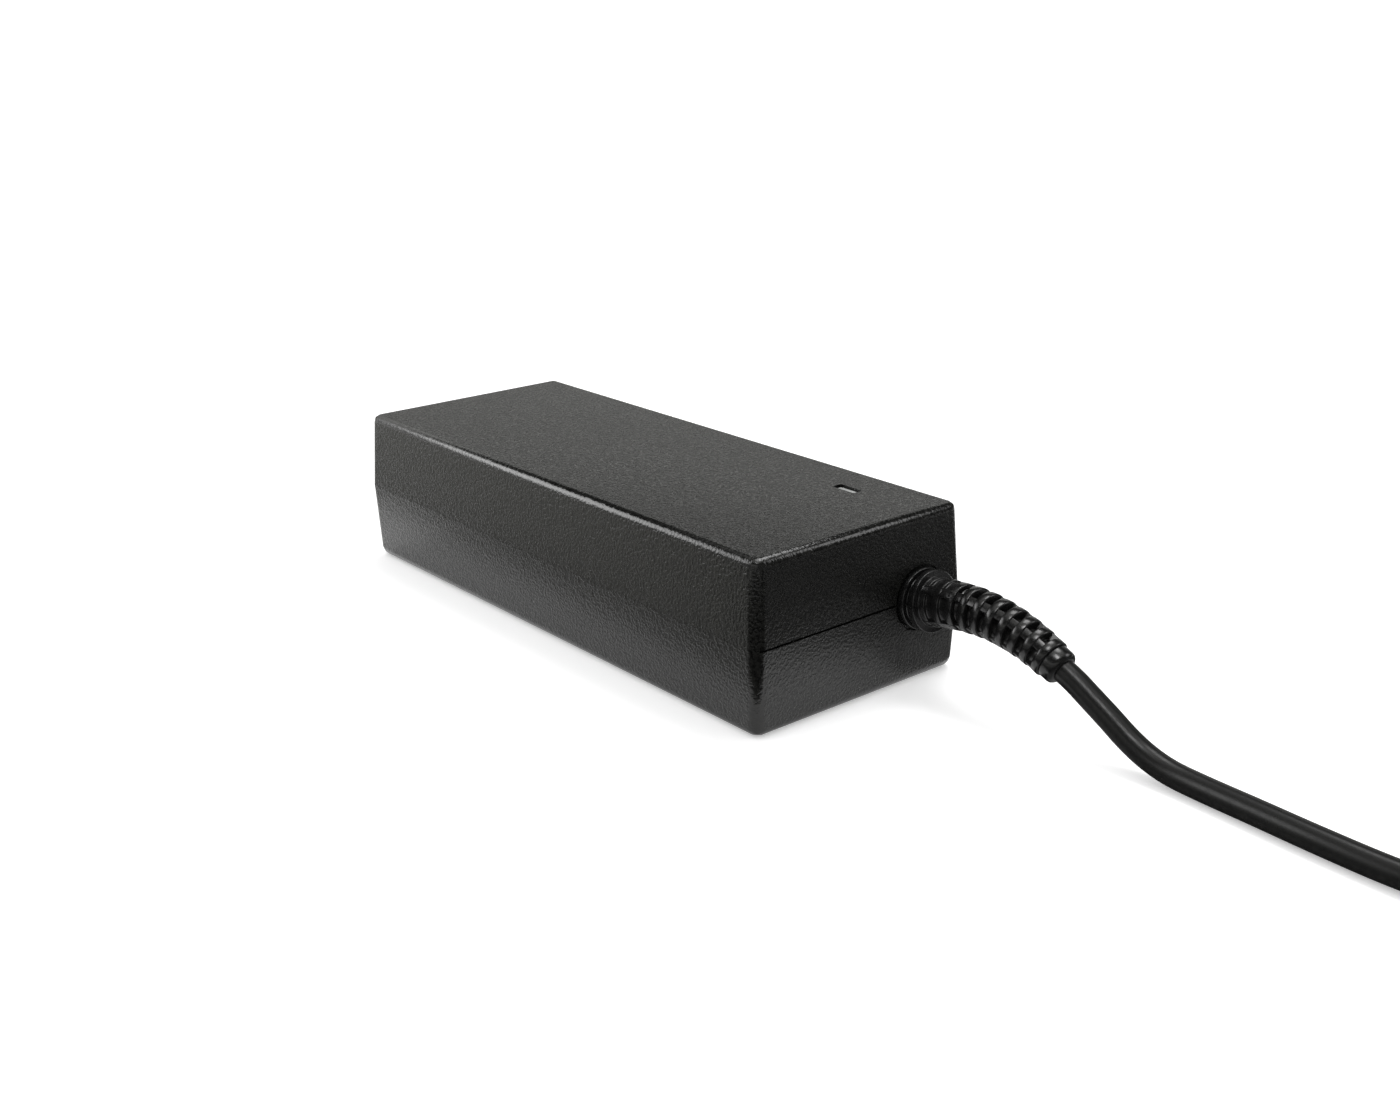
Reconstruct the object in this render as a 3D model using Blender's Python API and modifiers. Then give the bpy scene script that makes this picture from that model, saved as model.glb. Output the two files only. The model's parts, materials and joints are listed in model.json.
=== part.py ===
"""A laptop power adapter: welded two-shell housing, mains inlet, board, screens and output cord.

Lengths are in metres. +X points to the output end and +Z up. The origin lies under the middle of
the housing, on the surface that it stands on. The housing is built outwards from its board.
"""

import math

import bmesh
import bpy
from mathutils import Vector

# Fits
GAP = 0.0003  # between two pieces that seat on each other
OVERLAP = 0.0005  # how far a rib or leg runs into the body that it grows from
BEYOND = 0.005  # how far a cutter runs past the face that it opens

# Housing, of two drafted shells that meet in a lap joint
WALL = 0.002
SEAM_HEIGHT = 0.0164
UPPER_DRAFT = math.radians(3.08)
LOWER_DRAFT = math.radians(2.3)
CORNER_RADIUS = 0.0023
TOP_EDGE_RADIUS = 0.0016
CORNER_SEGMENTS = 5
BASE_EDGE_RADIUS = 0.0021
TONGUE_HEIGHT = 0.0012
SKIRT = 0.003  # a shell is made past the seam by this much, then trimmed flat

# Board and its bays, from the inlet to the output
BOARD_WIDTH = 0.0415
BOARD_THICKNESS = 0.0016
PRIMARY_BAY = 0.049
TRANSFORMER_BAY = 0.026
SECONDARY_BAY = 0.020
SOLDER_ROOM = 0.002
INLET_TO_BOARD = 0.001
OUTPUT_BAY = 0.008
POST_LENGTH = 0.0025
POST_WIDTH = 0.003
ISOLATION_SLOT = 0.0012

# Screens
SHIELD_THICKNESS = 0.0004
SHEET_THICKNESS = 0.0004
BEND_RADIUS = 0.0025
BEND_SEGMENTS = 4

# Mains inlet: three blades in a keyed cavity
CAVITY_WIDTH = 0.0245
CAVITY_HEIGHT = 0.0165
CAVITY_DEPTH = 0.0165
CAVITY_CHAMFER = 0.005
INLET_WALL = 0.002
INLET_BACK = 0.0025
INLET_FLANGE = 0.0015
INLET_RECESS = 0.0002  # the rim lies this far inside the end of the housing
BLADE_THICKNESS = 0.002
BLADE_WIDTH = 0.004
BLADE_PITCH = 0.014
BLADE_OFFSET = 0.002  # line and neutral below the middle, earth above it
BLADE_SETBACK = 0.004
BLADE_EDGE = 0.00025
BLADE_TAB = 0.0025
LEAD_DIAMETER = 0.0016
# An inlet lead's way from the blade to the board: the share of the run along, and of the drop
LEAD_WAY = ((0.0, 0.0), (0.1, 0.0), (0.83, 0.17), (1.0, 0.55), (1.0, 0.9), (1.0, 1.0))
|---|
TASK PROMPT:
Extract the complete listing verbatim.

CORRECT RESPONSE:
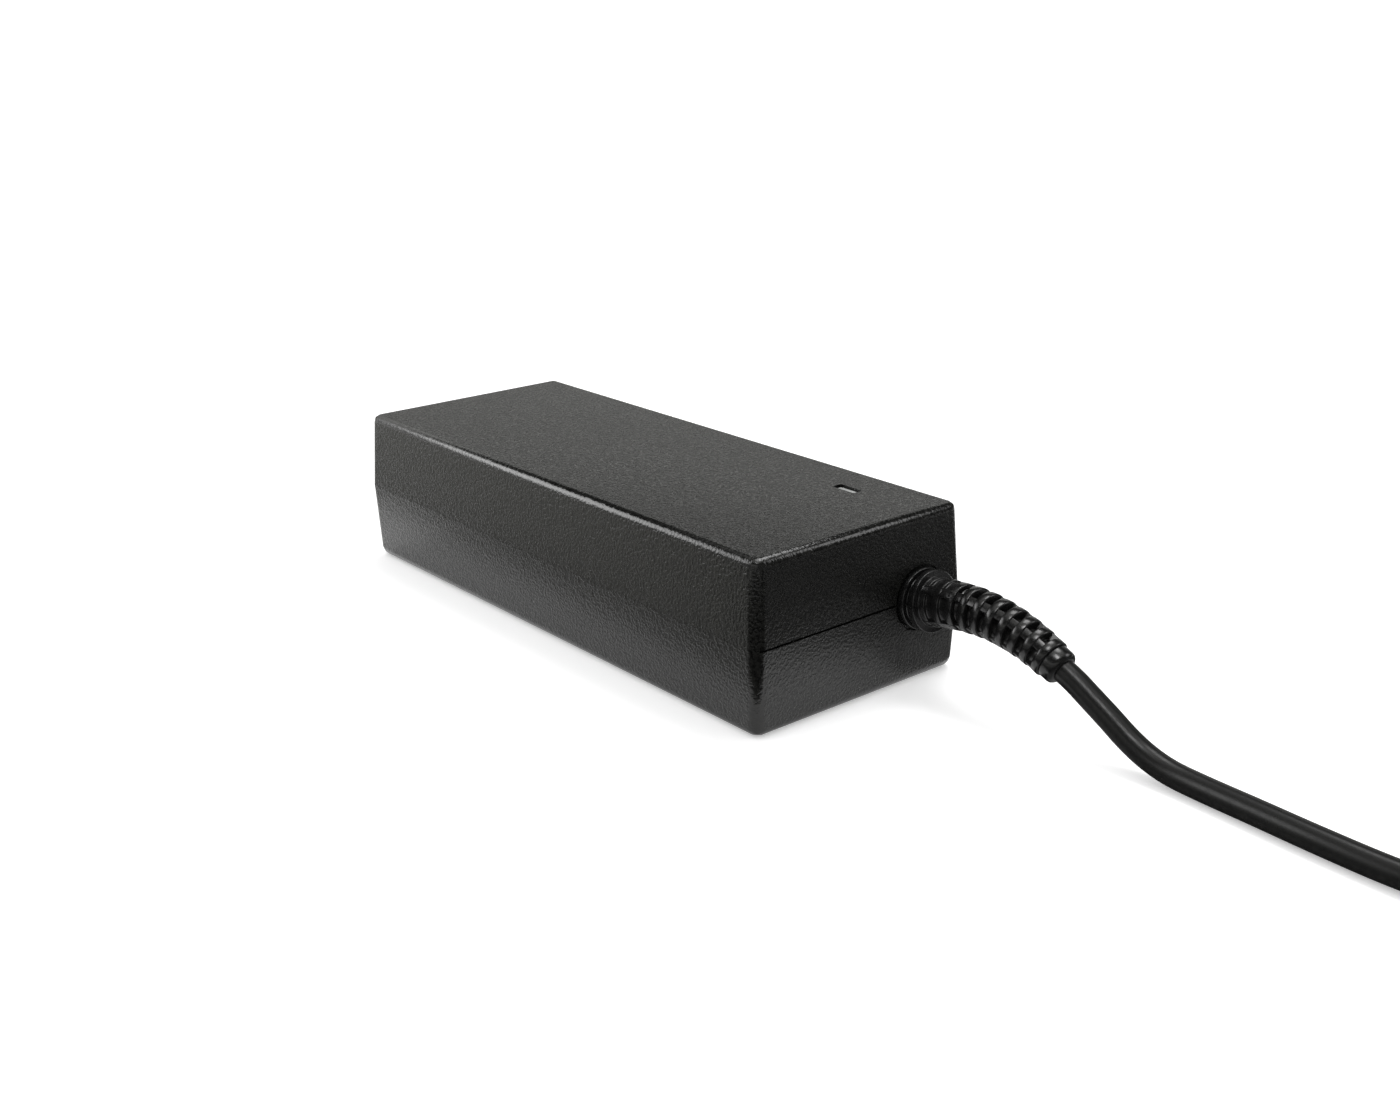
Reconstruct the object in this render as a 3D model using Blender's Python API and modifiers. Then give the bpy scene script that makes this picture from that model, saved as model.glb. Output the two files only. The model's parts, materials and joints are listed in model.json.
=== part.py ===
"""A laptop power adapter: welded two-shell housing, mains inlet, board, screens and output cord.

Lengths are in metres. +X points to the output end and +Z up. The origin lies under the middle of
the housing, on the surface that it stands on. The housing is built outwards from its board.
"""

import math

import bmesh
import bpy
from mathutils import Vector

# Fits
GAP = 0.0003  # between two pieces that seat on each other
OVERLAP = 0.0005  # how far a rib or leg runs into the body that it grows from
BEYOND = 0.005  # how far a cutter runs past the face that it opens

# Housing, of two drafted shells that meet in a lap joint
WALL = 0.002
SEAM_HEIGHT = 0.0164
UPPER_DRAFT = math.radians(3.08)
LOWER_DRAFT = math.radians(2.3)
CORNER_RADIUS = 0.0023
TOP_EDGE_RADIUS = 0.0016
CORNER_SEGMENTS = 5
BASE_EDGE_RADIUS = 0.0021
TONGUE_HEIGHT = 0.0012
SKIRT = 0.003  # a shell is made past the seam by this much, then trimmed flat

# Board and its bays, from the inlet to the output
BOARD_WIDTH = 0.0415
BOARD_THICKNESS = 0.0016
PRIMARY_BAY = 0.049
TRANSFORMER_BAY = 0.026
SECONDARY_BAY = 0.020
SOLDER_ROOM = 0.002
INLET_TO_BOARD = 0.001
OUTPUT_BAY = 0.008
POST_LENGTH = 0.0025
POST_WIDTH = 0.003
ISOLATION_SLOT = 0.0012

# Screens
SHIELD_THICKNESS = 0.0004
SHEET_THICKNESS = 0.0004
BEND_RADIUS = 0.0025
BEND_SEGMENTS = 4

# Mains inlet: three blades in a keyed cavity
CAVITY_WIDTH = 0.0245
CAVITY_HEIGHT = 0.0165
CAVITY_DEPTH = 0.0165
CAVITY_CHAMFER = 0.005
INLET_WALL = 0.002
INLET_BACK = 0.0025
INLET_FLANGE = 0.0015
INLET_RECESS = 0.0002  # the rim lies this far inside the end of the housing
BLADE_THICKNESS = 0.002
BLADE_WIDTH = 0.004
BLADE_PITCH = 0.014
BLADE_OFFSET = 0.002  # line and neutral below the middle, earth above it
BLADE_SETBACK = 0.004
BLADE_EDGE = 0.00025
BLADE_TAB = 0.0025
LEAD_DIAMETER = 0.0016
# An inlet lead's way from the blade to the board: the share of the run along, and of the drop
LEAD_WAY = ((0.0, 0.0), (0.1, 0.0), (0.83, 0.17), (1.0, 0.55), (1.0, 0.9), (1.0, 1.0))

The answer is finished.